王忠会¹，刘含笑^2，3，4*，叶鹏涛^2，4，于立元²，刘鹏举³，周号²

1.国家能源投资集团有限责任公司，北京市东城区 100011；2.浙江省燃煤烟气净化装备研究重点实验室(浙江菲达环保科技股份有限公司)，浙江省诸暨市 311800；3.浙江省环保集团生态环保研究院有限公司，浙江省杭州市 310000；4.华北电力大学能源动力与机械工程学院，北京市昌平区 102206

基金资助:
国家重点研发计划项目(2022YFC3701501)；浙江省“尖兵”“领雁”研发攻关计划(2023C03156)

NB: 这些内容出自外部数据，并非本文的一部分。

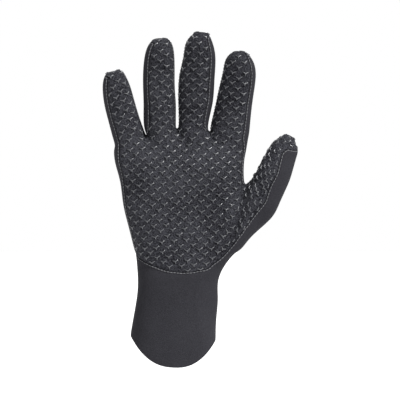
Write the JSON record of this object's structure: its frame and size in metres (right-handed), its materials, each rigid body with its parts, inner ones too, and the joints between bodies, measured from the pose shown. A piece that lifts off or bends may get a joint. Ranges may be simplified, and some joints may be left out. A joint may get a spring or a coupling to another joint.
{
  "type": "diving glove",
  "caption": "Right-hand neoprene diving glove, filled as worn, with a raised grip print on the palm, fingertips and thumb, a smooth back and a long cuff with a curved hem.",
  "frame": {"origin": "middle of the cuff mouth, level with the two corners of the hem, where the wrist goes in", "axes": "+Z from the cuff mouth towards the fingertips, -Y out of the palm, +X towards the thumb"},
  "size_m": [0.1547, 0.0505, 0.2646],
  "materials": {
    "grip_neoprene": "matte knitted face on neoprene with raised rubbery grip print",
    "smooth_neoprene": "matte knitted face on neoprene"
  },
  "bodies": {
    "root": {"palm_panel": "grip_neoprene", "back_and_cuff": "smooth_neoprene"}
  },
  "joints": []
}
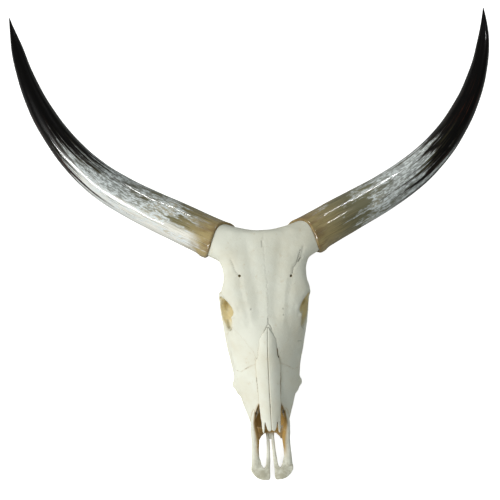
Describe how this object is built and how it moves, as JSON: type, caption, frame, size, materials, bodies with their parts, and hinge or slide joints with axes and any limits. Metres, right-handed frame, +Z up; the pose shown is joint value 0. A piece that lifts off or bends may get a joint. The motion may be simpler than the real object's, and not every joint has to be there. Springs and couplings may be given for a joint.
{
  "type": "longhorn steer skull",
  "caption": "Bleached cattle skull without its lower jaw, with long polished horns that sweep out and back, lying on its cheek teeth.",
  "frame": {"origin": "on the floor, under the middle of the whole skull with its horns", "axes": "+X towards the animal's left, -Y towards the nose, +Z up from the floor that the cheek teeth rest on"},
  "size_m": [0.9828, 0.9646, 0.2062],
  "materials": {
    "bone": "matt bleached bone",
    "horn": "polished horn"
  },
  "bodies": {
    "root": {"cranium": "bone", "lacrimal_left": "bone", "lacrimal_right": "bone", "maxilla_left": "bone", "maxilla_right": "bone", "nasal_left": "bone", "nasal_right": "bone", "premaxilla_left": "bone", "premaxilla_right": "bone", "zygomatic_left": "bone", "zygomatic_right": "bone", "horn_left": "horn", "horn_right": "horn"}
  },
  "joints": []
}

Advances in CO2 Mineralization and Storage Technologies Using Solid Waste From Coal-Fired Power Plants

WANG Zhonghui¹, LIU Hanxiao^2,3,4*, YE Pengtao^2,4, YU Liyuan², LIU Pengju³, ZHOU Hao²

1.China Energy Investment Group Co., Ltd., Dongcheng District, Beijing 100011, China; 2.Key Laboratory of Coal-fired Smoke Purification Equipment Research in Zhejiang Province (Zhejiang Feida Environmental Science & Technology Co.,Ltd.,), Zhuji 311800, Zhejiang Province, China; 3.Zhejiang Environmental Protection Group Ecological and Environmental Protection Research Institute Co., Ltd., Hangzhou 310000, Zhejiang Province, China; 4.School of Energy, Power, and Mechanical Engineering, North China Electric Power University, Changping District, Beijing 102206, China

Supported by:
National Key Research and Development Program of China (2022YFC3701501); Zhejiang Province’s “Vanguard” and “Leading Goose” R&D Key Project (2023C03156)

摘要/Abstract

摘要： 【目的】针对燃煤电厂CO₂减排需求，系统研究了固体废物(飞灰、底灰、炉渣、脱硫石膏)矿化封存CO₂的技术潜力与方法，以推动碳捕集、利用与封存(carbon capture，utilization and storage，CCUS)技术的低成本高效应用。【方法】首先，量化典型固废的CO₂矿化潜力，分析其成分特征与封存机理；其次，综述直接碳酸化(气固干法/水溶液湿法)与间接碳酸化(酸浸/铵盐循环法)的技术路线，并对比2种方法的反应效率与能耗；然后，评述捕获-矿化集成(integrated absorption-mineralization，IAM)方案的胺再生机制与节能优势；最后，梳理实验室研究与示范项目的关键参数与经济性瓶颈。【结论】中国燃煤固废年矿化潜力超3 500万t CO₂(高钙飞灰1 200万t、脱硫石膏2 300万t)；湿法直接碳酸化反应速率快但废液处理成本高，间接酸浸法效率高但试剂再生能耗大，IAM技术可降低再生能耗60%以上；示范项目验证了技术可行性，但经济性不足会制约规模化应用，因此需优化反应条件、开发高附加值产物并强化政策支持。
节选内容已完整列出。